Sylvain Cypel’s new book is a violent indictment of the Jewish homeland, its growing embrace of apartheid and its closeness to some of the worst autocratic and similarly ethnocentric regimes around the world, including Hungary, Brazil and the Philippines.
The author is a prominent French newspaper editor and foreign correspondent who lived in Israel for 12 years, trained there to be a youth movement leader and even served in a paratroop brigade after being drafted.
Cypel writes with the passion of the convert: someone who believes he has been betrayed by the faith in which he was raised. His father was also a journalist, the editor of France’s Yiddish-language daily, Unzer Wort, and the main leader of labor Zionism in France for a quarter of a century. Cypel was very close to his father, but Zionism ultimately became the “unbridgeable hiatus” between them.
“It had been his whole life and it was mine no longer,” he writes.
Cypel argues that the country originally seen as an embattled David menaced by a constellation of Goliaths has evolved since the six-day war, into something “no idealist could stomach: a racist, bullying little superpower”.
His accusations carry particular power because of the nationality of his sources: nearly all are Israeli journalists, intellectuals and activists. But there is a paradox which Cypel mostly glides over: the provenance of all this criticism is also potent evidence of the continuing vitality of Israeli democracy. It would be impossible to write a book like this, relying almost entirely on the testimony of resident citizens and especially journalists, about Saudi Arabia, Egypt or even Jordan.
That’s one reason why Israel’s supporters still describe it as the only democracy in the Middle East – a description Cypel rejects.
Although the accusation of apartheid has gained much more currency in the last couple of years, it was almost 20 years ago when Cypel first heard the case for it. It came in an interview he conducted with Michael Ben-Yair, who was Israel’s attorney general in Yitzhak Rabin’s second government. Ben-Yair believed the essential tenet of Zionism had been violated.
“The object of Zionist thinking was never the domination of another people,” he said.
“We are committing crimes that fly in the face of international law and public morality. The moment a power establishes two different legal systems, one democratic and liberal, and the other repressive and cruel, that’s where apartheid starts … Where an army defends the property of the one and destroys that of the other … there is no other term to define the situation except apartheid.”
Cypel begins his prosecution by quoting an assortment of headlines from a six-month period in 2018 and 2019:
Israeli border policewoman arrested on suspicion of shooting Palestinian for fun
Israel said a Palestinian was killed in clashes.
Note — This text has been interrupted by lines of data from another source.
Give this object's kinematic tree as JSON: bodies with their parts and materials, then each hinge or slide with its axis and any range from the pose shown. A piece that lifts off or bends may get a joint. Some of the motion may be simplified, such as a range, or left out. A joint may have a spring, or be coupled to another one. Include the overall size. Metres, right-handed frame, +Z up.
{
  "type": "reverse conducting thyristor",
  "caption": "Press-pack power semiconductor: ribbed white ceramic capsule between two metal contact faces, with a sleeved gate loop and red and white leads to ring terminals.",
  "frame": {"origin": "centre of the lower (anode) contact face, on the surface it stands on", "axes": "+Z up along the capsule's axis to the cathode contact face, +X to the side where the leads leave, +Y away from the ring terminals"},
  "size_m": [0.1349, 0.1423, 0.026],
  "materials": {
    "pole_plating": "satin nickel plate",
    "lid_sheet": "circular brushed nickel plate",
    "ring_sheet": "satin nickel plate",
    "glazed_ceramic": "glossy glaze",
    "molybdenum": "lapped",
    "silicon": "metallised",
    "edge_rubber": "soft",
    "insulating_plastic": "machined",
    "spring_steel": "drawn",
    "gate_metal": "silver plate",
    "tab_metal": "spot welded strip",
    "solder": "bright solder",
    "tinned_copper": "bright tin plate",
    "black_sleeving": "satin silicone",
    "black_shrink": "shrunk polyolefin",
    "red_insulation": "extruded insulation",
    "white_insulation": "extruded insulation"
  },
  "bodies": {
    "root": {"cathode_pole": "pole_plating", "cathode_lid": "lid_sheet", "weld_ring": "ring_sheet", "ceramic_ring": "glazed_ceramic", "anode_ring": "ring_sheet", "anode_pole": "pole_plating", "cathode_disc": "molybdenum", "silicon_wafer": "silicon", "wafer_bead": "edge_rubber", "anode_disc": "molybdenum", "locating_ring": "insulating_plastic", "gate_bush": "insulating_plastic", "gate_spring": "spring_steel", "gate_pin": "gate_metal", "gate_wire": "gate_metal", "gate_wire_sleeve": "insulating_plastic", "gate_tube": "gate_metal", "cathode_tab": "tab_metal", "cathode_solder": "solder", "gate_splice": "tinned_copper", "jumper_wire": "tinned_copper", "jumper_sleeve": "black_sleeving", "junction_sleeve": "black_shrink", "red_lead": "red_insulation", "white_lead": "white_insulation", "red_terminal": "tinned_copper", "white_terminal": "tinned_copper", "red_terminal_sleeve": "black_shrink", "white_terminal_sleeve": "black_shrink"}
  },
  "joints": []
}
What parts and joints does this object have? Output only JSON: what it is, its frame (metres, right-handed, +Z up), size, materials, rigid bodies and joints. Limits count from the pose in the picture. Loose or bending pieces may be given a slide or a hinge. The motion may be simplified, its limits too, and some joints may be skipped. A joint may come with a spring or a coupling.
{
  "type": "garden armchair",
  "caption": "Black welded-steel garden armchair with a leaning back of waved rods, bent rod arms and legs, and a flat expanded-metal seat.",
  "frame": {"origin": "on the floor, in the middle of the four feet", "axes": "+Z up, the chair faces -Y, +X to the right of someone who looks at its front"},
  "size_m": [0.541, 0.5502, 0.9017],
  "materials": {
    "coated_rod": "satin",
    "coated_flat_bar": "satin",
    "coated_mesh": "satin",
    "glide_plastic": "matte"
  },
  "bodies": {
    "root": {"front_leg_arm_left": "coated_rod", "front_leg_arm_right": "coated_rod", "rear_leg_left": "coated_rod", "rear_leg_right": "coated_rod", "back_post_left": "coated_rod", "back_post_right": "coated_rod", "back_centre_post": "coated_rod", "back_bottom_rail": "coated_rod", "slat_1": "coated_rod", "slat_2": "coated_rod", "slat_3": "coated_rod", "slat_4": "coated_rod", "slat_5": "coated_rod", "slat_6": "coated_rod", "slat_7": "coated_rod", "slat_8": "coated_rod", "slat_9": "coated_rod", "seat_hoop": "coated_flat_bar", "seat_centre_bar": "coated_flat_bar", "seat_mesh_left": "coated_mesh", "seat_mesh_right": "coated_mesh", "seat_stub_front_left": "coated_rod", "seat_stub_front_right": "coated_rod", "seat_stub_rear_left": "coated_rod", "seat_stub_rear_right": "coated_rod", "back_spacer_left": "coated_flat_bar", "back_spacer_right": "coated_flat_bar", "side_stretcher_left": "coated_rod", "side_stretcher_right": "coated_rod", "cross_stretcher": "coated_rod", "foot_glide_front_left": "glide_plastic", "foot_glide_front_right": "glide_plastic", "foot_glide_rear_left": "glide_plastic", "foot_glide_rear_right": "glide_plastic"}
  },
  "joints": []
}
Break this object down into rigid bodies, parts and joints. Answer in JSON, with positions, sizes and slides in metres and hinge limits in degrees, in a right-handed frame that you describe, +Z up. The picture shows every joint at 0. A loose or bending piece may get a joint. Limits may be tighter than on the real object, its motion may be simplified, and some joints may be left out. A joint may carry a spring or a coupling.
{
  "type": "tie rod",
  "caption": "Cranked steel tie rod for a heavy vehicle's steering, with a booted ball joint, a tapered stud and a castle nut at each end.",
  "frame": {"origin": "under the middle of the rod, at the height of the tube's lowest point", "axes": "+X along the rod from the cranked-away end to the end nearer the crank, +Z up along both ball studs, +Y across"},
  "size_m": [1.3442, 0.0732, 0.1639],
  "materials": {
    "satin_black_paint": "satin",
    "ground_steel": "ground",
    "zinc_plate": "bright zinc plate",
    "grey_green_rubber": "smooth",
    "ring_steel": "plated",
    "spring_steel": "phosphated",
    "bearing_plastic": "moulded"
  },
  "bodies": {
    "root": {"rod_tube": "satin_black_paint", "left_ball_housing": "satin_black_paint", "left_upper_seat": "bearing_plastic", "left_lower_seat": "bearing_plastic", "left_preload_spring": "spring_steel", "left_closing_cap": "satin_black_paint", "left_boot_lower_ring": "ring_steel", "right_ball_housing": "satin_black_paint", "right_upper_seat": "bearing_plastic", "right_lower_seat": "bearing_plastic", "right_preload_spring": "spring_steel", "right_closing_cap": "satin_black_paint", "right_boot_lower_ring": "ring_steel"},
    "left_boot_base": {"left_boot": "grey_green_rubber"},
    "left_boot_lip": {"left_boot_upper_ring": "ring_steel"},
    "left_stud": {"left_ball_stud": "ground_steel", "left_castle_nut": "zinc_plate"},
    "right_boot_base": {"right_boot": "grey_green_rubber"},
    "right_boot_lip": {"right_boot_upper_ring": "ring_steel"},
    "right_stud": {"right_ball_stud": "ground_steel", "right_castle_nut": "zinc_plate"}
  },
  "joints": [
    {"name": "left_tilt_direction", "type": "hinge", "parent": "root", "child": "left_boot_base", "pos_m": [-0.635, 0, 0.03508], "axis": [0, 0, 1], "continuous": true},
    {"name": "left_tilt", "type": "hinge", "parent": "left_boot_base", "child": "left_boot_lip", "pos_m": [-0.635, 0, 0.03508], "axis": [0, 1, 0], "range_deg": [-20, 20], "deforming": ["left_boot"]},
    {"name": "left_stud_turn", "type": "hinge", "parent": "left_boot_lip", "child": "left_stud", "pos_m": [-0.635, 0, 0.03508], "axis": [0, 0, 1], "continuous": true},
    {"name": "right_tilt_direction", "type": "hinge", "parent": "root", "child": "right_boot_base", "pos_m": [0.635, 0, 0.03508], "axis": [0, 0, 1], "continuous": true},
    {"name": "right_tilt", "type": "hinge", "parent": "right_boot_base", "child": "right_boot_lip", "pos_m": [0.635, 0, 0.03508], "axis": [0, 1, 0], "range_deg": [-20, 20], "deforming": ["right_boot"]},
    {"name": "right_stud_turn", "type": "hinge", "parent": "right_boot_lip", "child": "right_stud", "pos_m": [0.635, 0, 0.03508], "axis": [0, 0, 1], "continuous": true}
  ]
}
A video shows he was shot in the back
The disabled Palestinian slowly walked away. Then Israeli troops shot him in the back of the head
After shooting a Palestinian teen, Israeli troops dragged him around – and chased an ambulance away
The headlines are bolstered by horrific statistics. Yesh Din, a human rights organization, studied 1,163 complaints to police from Palestinians who said they were victims of violence by settlers. During the 12 years that were examined, the share of complaints referred for prosecution was 1.9%; 91% of the investigations were closed without charges being brought. Out of 1,163 complaints, three went to trial.
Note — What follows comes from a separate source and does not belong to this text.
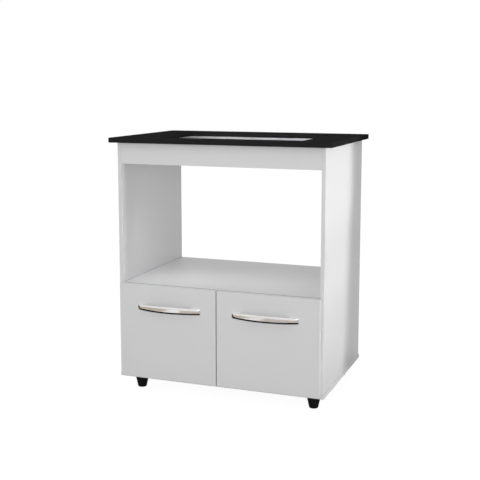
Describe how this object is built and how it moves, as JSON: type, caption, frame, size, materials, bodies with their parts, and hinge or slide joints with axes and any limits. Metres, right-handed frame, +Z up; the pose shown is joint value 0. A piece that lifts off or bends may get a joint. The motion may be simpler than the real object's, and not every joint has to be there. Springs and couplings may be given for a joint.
{
  "type": "kitchen base cabinet",
  "caption": "Kitchen base cabinet for a built-in cooktop: black top with a cut-out, open niche, deep drawers with bow handles on roller runners, and tapered feet.",
  "frame": {"origin": "on the floor under the middle of the whole piece", "axes": "+X to the right seen from the front, +Y to the back, +Z up"},
  "size_m": [0.702, 0.4948, 0.802],
  "materials": {
    "white_board": "white melamine-faced particle board",
    "black_laminate": "black satin laminate",
    "hardboard": "thin hardboard, painted white inside",
    "black_plastic": "black moulded plastic",
    "handle_chrome": "satin chrome",
    "zinc_steel": "bright zinc plate",
    "coated_steel": "white epoxy coat",
    "roller_nylon": "white nylon",
    "beech": "plain beech",
    "bumper_rubber": "soft clear pad"
  },
  "bodies": {
    "carcass": {"countertop": "black_laminate", "side_panel_left": "white_board", "side_panel_right": "white_board", "base_board": "white_board", "niche_shelf": "white_board", "centre_partition": "white_board", "front_rail": "white_board", "rear_rail": "white_board", "back_panel": "hardboard", "foot_front_left": "black_plastic", "foot_front_right": "black_plastic", "foot_rear_left": "black_plastic", "foot_rear_right": "black_plastic", "base_screws": "zinc_steel", "foot_screws": "zinc_steel", "back_panel_nails": "zinc_steel", "dowels": "beech", "cam_bolts": "zinc_steel", "cam_locks": "zinc_steel", "countertop_brackets": "zinc_steel", "countertop_bracket_screws": "zinc_steel", "front_bumpers": "bumper_rubber", "channel_screws": "zinc_steel", "left_drawer_channel_left": "coated_steel", "left_drawer_channel_right": "coated_steel", "right_drawer_channel_left": "coated_steel", "right_drawer_channel_right": "coated_steel"},
    "left_drawer": {"left_drawer_front": "white_board", "left_drawer_side_left": "white_board", "left_drawer_side_right": "white_board", "left_drawer_back": "white_board", "left_drawer_bottom": "hardboard", "left_drawer_handle": "handle_chrome", "left_drawer_handle_screws": "zinc_steel", "left_drawer_box_screws": "zinc_steel", "left_drawer_front_dowels": "beech", "left_drawer_rail_left": "coated_steel", "left_drawer_rail_right": "coated_steel", "left_drawer_rail_screws": "zinc_steel"},
    "right_drawer": {"right_drawer_front": "white_board", "right_drawer_side_left": "white_board", "right_drawer_side_right": "white_board", "right_drawer_back": "white_board", "right_drawer_bottom": "hardboard", "right_drawer_handle": "handle_chrome", "right_drawer_handle_screws": "zinc_steel", "right_drawer_box_screws": "zinc_steel", "right_drawer_front_dowels": "beech", "right_drawer_rail_left": "coated_steel", "right_drawer_rail_right": "coated_steel", "right_drawer_rail_screws": "zinc_steel"},
    "left_drawer_front_roller_left": {"left_drawer_front_roller_left": "roller_nylon"},
    "left_drawer_rear_roller_left": {"left_drawer_rear_roller_left": "roller_nylon"},
    "left_drawer_front_roller_right": {"left_drawer_front_roller_right": "roller_nylon"},
    "left_drawer_rear_roller_right": {"left_drawer_rear_roller_right": "roller_nylon"},
    "right_drawer_front_roller_left": {"right_drawer_front_roller_left": "roller_nylon"},
    "right_drawer_rear_roller_left": {"right_drawer_rear_roller_left": "roller_nylon"},
    "right_drawer_front_roller_right": {"right_drawer_front_roller_right": "roller_nylon"},
    "right_drawer_rear_roller_right": {"right_drawer_rear_roller_right": "roller_nylon"}
  },
  "joints": [
    {"name": "left_drawer_slide", "type": "slide", "parent": "carcass", "child": "left_drawer", "axis": [0, -1, 0], "range_m": [0, 0.3]},
    {"name": "left_drawer_front_roller_left_spin", "type": "hinge", "parent": "carcass", "child": "left_drawer_front_roller_left", "pos_m": [-0.31215, -0.1924, 0.1009], "axis": [1, 0, 0], "continuous": true},
    {"name": "left_drawer_rear_roller_left_spin", "type": "hinge", "parent": "left_drawer", "child": "left_drawer_rear_roller_left", "pos_m": [-0.31135, 0.1766, 0.0975], "axis": [1, 0, 0], "continuous": true},
    {"name": "left_drawer_front_roller_right_spin", "type": "hinge", "parent": "carcass", "child": "left_drawer_front_roller_right", "pos_m": [-0.01185, -0.1924, 0.1009], "axis": [1, 0, 0], "continuous": true},
    {"name": "left_drawer_rear_roller_right_spin", "type": "hinge", "parent": "left_drawer", "child": "left_drawer_rear_roller_right", "pos_m": [-0.01265, 0.1766, 0.0975], "axis": [1, 0, 0], "continuous": true},
    {"name": "right_drawer_slide", "type": "slide", "parent": "carcass", "child": "right_drawer", "axis": [0, -1, 0], "range_m": [0, 0.3]},
    {"name": "right_drawer_front_roller_left_spin", "type": "hinge", "parent": "carcass", "child": "right_drawer_front_roller_left", "pos_m": [0.01185, -0.1924, 0.1009], "axis": [1, 0, 0], "continuous": true},
    {"name": "right_drawer_rear_roller_left_spin", "type": "hinge", "parent": "right_drawer", "child": "right_drawer_rear_roller_left", "pos_m": [0.01265, 0.1766, 0.0975], "axis": [1, 0, 0], "continuous": true},
    {"name": "right_drawer_front_roller_right_spin", "type": "hinge", "parent": "carcass", "child": "right_drawer_front_roller_right", "pos_m": [0.31215, -0.1924, 0.1009], "axis": [1, 0, 0], "continuous": true},
    {"name": "right_drawer_rear_roller_right_spin", "type": "hinge", "parent": "right_drawer", "child": "right_drawer_rear_roller_right", "pos_m": [0.31135, 0.1766, 0.0975], "axis": [1, 0, 0], "continuous": true}
  ],
  "couplings": [
    {"joint": "left_drawer_front_roller_left_spin", "follows": "left_drawer_slide", "rad_per_m": 111.11},
    {"joint": "left_drawer_rear_roller_left_spin", "follows": "left_drawer_slide", "rad_per_m": 111.11},
    {"joint": "left_drawer_front_roller_right_spin", "follows": "left_drawer_slide", "rad_per_m": 111.11},
    {"joint": "left_drawer_rear_roller_right_spin", "follows": "left_drawer_slide", "rad_per_m": 111.11},
    {"joint": "right_drawer_front_roller_left_spin", "follows": "right_drawer_slide", "rad_per_m": 111.11},
    {"joint": "right_drawer_rear_roller_left_spin", "follows": "right_drawer_slide", "rad_per_m": 111.11},
    {"joint": "right_drawer_front_roller_right_spin", "follows": "right_drawer_slide", "rad_per_m": 111.11},
    {"joint": "right_drawer_rear_roller_right_spin", "follows": "right_drawer_slide", "rad_per_m": 111.11}
  ]
}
Amira Hass, a West Bank correspondent for Haaretz, wrote that by systematically shooting “young unarmed Gazans … Israel is conducting a mass psychological experiment in Gaza”. But the “guinea pigs are actually the Israelis. How far will their society go in its acquiescence? The experiment is about compliance and cruelty.”
Hass compared the process to the notorious Stanley Milgram experiments conducted at Yale in the early 1960s, when subjects were asked to press a button that sent increasingly powerful electric shocks to a person each time he or she gave the wrong answer to a question.
All of these anecdotes explain Cypel’s relentless pessimism about Israel, which he calls “a society blindly turning inward as it drifts toward disaster”.
“Israel seems to have no sense of what within it could avert that disaster, or who would do it,” he writes. “Does Jewish society have what it takes to resist the current that is carrying it? The answer has to be no.”
Cypel’s book is also replete with the voices of virtuous Israelis who remain determined to put their country on a different course. But while the “ultras” who dream of expelling every Arab “aren’t yet dominant in Israeli society”, he writes, “they are its most determined segment”.
In a long section about the Jewish diaspora, Cypel points out that Israel’s lurch to the right has produced a growing gap with the liberal traditions of American Jews in the Reform movement. No one has written more powerfully on this subject than Daniel Boyarin, a scholar of the Talmud at Berkeley who has described the piercing pain of watching the Jewish tradition “disintegrating before my eyes”.
“It has been said by many Christians that Christianity died at Auschwitz, Treblinka, and Sobidor,” Boyarin wrote. “I fear – God forbid – that my Judaism may be dying at Nablus, Dheisheh, Betein or El Khalil.”
Cypel says those words were “considered blasphemous” when they were written, in 2006.
“But more and more American Jews agree with them today.”